The measure, sponsored by Jane Harman (DINO
, Ca) passed the House by a vote 404-6, and probably 68,000 of those sites are critical of the act for the apparent loopholes it opens up in the Constitutional protections to security of property and/papers from the prying eye of the Regime. The following is one such exegesis, from the folks at ThePeoplesVoice dot org. It is a bit hyperbolic, as posts on this site are wont to be, but I think it raises the necessary issues. Plug "Violent Radicalization and Homegrown Terrorism Prevention Act of 2007" into your favorite search engine if this is unsatisfactory. The salient issue is, indeed:
The U.S. House of Representatives recently passed HR 1955 titled the Violent Radicalization and Homegrown Terrorism Prevention Act of 2007. This bill is one of the most blatant attacks against the Constitution yet and actually defines thought crimes as homegrown terrorism. If passed into law, it will also establish a commission and a Center of Excellence to study and defeat so called thought criminals.

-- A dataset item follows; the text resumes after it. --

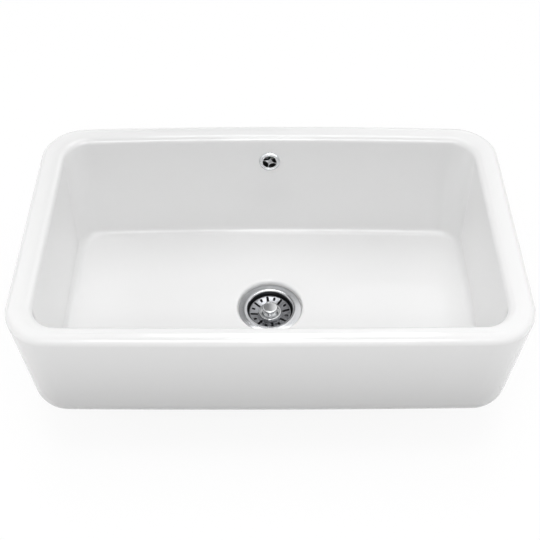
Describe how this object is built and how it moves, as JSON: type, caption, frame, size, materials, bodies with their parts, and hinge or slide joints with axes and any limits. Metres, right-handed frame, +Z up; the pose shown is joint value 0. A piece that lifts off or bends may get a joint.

Unlike previous anti-terror legislation, this bill specifically targets the civilian population of the United States and uses vague language to define homegrown terrorism. Amazingly, 404 of our elected representatives from both the Democrat and Republican parties voted in favor of this bill. There is little doubt that this bill is specifically targeting the growing patriot community that is demanding the restoration of the Constitution.
Like I said, a little hyperbolic. But, if you couple this bill, and its companion in the Senate, with the National Security Directives the Bushevik Cabal signed into action last summer (NSID 51?), making the president the sole authority and power in the case of a national emergency, it's hard to escape the feeling that these folks aren't really planning to leave in Jan, '09. This measure would be an exceptionally effective way to repress resistance to such an outcome...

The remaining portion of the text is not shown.